AOML research has produced accurate, timely maps of surface winds in hurricanes. These maps, which are based upon aircraft observations, are invaluable for preparation of forecasts before landfall and for damage assessment after landfall. The maps are now prepared routinely whenever a hurricane threatens land. A particularly important application of these products is the rapid identification of the most severely devastated areas; this enables disaster response teams to reach them quickly.

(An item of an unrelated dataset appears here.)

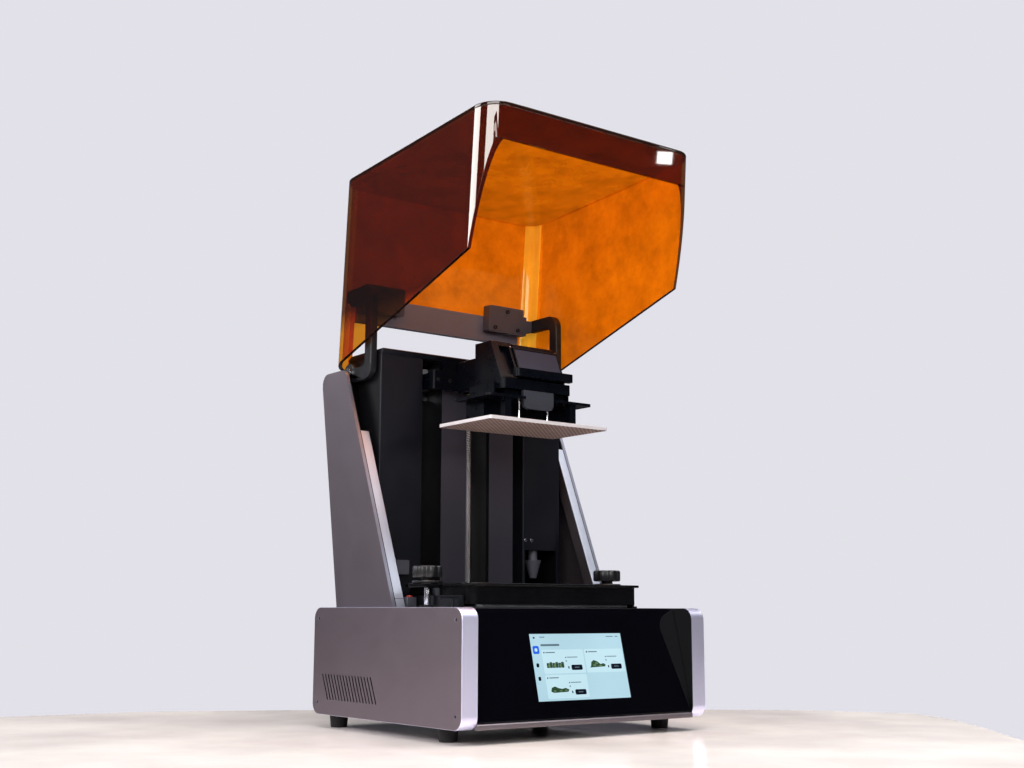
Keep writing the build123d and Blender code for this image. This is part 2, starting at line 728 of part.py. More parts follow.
def carriage_arm():
    arm = block(-46, 46, HEAD_REAR, 56, 452, 496)
    return fillet(arm.edges().filter_by(Axis.Y), 4)


def head_block():
    outline = [(HEAD_REAR, HEAD_BOTTOM), (HEAD_REAR, HEAD_TOP), (-34, HEAD_TOP), (-58, 457), (-67, 457),
               (-67, HEAD_BOTTOM)]
    head = side_profile(outline, -55, 55)
    head += block(-57.5, 57.5, -67, -56, HEAD_BOTTOM, 457)
    seat = [(-23.2, 512.5), (-47, 512.5), (-75, 457.5), (-50, 457.5)]
    head -= side_profile(seat, -22, 52)
    head -= rod_x(-25, 60, LEVER_Y, LEVER_Z, 2)
    pocket = [(-29, 504), (-39, 506), (-60, 464), (-48, 464)]
    head -= side_profile(pocket, -44, -26.5)
    for sign in (-1, 1):
        x0, x1 = sorted((sign * 54, sign * 60.5))
        head += block(x0, x1, -56, HEAD_REAR - 2, HEAD_BOTTOM, HEAD_BOTTOM + 4)
    return head


def lock_lever():
    """Flap on the sloping front of the head, hinged at its top edge, with a shelf to pull it by."""
    outline = [(-29.9, LEVER_Z), (-39.6, LEVER_Z), (-54, 471), (-74, 471), (-74, 460), (-49.4, 460)]
    lever = side_profile(outline, -21.5, 51.5)
    lever += side_profile([(-37.4, LEVER_Z), (-39.6, LEVER_Z), (-54, 471), (-52.4, 471)], 51.5, 55)
    lever += block(51.5, 57, -74, -63, 460, 471)
    lever += rod_x(-21.5, 51.5, LEVER_Y, LEVER_Z, 4.6)
    lever += block(-39, -21.5, -74, -63, 460, 471)
    return lever - rod_x(-30, 60, LEVER_Y, LEVER_Z, 2 + RUN_CLEAR)


def lever_pin():
    return rod_x(-25, 55, LEVER_Y, LEVER_Z, 2)


def platform_bracket():
    """Stem of the build platform: sliding plate with side hooks, two front posts and a rear web."""
    plate = rounded_slab(0, -36, 176, 80, 429.5, 433, 6)
    plate -= block(-27, 27, -77, -62, 429, 434)
    plate += block(-50, 50, -60, 2, 433, 442.5)
    for sign in (-1, 1):
        x0, x1 = sorted((sign * 61, sign * 64))
        plate += block(x0, x1, -54, 2, 433, 451.3)
        x0, x1 = sorted((sign * 57.8, sign * 61))
        plate += block(x0, x1, -54, 2, 447.3, 451.3)
        x0, x1 = sorted((sign * 50, sign * 60))
        plate += block(x0, x1, -74, -64, PLATE_TOP, 429.5)
    return plate + block(-70, 70, -40, 0, PLATE_TOP, 429.5)


def lock_tab():
    tab = block(-25.5, 25.5, -69, -64, 418, 442.5)
    lower = [e for e in tab.edges().filter_by(Axis.Y) if e.center().Z < 430]
    return fillet(lower, 8)


def levelling_screws():
    screws = []
    for sign in (-1, 1):
        stem = rod_z(sign * 24, -57, PLATE_TOP, 429.5, 1.6)
        screws.append(stem + Pos(sign * 24, -57, PLATE_TOP + 8) * Cone(3.6, 1.6, 16))
    return group(screws)


def build_plate():
    plate = block(-PLATE_X, PLATE_X, PLATE_FRONT, PLATE_REAR, PLATE_BOTTOM, PLATE_TOP)
    return fillet(plate.edges().filter_by(Axis.Z), 3)


def make_carriage():
    add("carriage_plate", carriage_plate())
    add("guide_blocks", guide_blocks())
    add("leadscrew_nut", leadscrew_nut())
    add("carriage_arm", carriage_arm())
    add("head_block", head_block())
    add("lock_lever", lock_lever())
    add("lever_pin", lever_pin())
    add("platform_bracket", platform_bracket())
    add("lock_tab", lock_tab())
    add("levelling_screws", levelling_screws())
    add("build_plate", build_plate())


make_base()
make_vat()
make_fins()
make_tower()
make_hood()
make_carriage()

for name, shape in parts.items():
    export_step(shape, f"parts/{name}.step")
print(len(parts), "nodes")
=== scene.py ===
import json
import math

import bmesh
import bpy
from mathutils import Matrix, Vector

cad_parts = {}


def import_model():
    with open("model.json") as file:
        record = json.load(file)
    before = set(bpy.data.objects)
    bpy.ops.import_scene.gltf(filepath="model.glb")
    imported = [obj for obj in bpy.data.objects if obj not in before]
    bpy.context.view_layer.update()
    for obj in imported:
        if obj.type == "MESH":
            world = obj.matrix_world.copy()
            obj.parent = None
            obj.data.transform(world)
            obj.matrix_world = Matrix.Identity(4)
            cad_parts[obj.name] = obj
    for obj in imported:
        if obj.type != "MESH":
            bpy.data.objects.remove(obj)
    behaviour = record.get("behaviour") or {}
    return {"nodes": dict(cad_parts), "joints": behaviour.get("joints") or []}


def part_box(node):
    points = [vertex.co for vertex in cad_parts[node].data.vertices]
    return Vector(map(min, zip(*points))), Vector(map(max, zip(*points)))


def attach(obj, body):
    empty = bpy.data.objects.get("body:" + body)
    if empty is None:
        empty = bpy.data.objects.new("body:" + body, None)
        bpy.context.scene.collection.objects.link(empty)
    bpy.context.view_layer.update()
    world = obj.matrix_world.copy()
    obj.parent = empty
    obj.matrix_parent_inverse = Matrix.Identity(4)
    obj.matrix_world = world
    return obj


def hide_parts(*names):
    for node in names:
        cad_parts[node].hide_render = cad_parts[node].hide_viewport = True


# Looks of the desktop resin printer, built round its CAD frame. Metres, +Z up, -Y towards the user.

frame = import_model()
bpy.context.view_layer.update()

MM = 0.001
NODES = frame["nodes"]
JOINTS = {joint["name"]: joint for joint in frame["joints"]}

DECK_Z = 157 * MM                     # top of the base, where the fins stand
FIN_FOOT_Y = -2 * MM                  # front edge of the fins at their feet
FIN_LEAN = 0.4156                     # how far that edge runs back for each step up
SLOT_HEIGHT = (53.5 * MM, 22 * MM)    # middle and reach of the vent slots' zone, upwards
SLOT_DEPTH = (80 * MM, 75 * MM)       # and from front to back


# ---------------------------------------------------------------- materials
def srgb(red, green, blue):
    """Linear colour of an 8-bit display colour."""
    def linear(value):
        value /= 255
        return value / 12.92 if value <= 0.04045 else ((value + 0.055) / 1.055) ** 2.4
    return (linear(red), linear(green), linear(blue), 1.0)


def scaled(colour, factor):
    """The colour made darker or brighter."""
    return tuple(min(1.0, channel * factor) for channel in colour[:3]) + (1.0,)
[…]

Can human intervention diminish the force of a hurricane? From the mid-1960s through the early 1980s NOAA actively pursued Project STORMFURY, a program of experimental hurricane modification. The general strategy was to reduce the intensity of the storm by cloud seeding. The seeding, it was argued, would stimulate the formation of a new eyewall that would surround the existing eyewall. The new eyewall would contract, strangling the old eyewall and reducing the intensity of the hurricane. However, research carried out at AOML showed clearly that these "concentric eyewalls" happened often in unmodified hurricanes, thus casting doubt on the seemingly positive results of seeding in earlier experimentation. Hurricane Luis provides an example of this behavior. Moreover, observations showed that hurricanes contain little of the supercooled water necessary for cloud seeding to work. We now believe that there is no practical way to reduce the intensity of hurricanes artificially. The only remaining course is to provide the best forecasts possible and urge that everyone heed the warnings. These great storms must be treated with respect.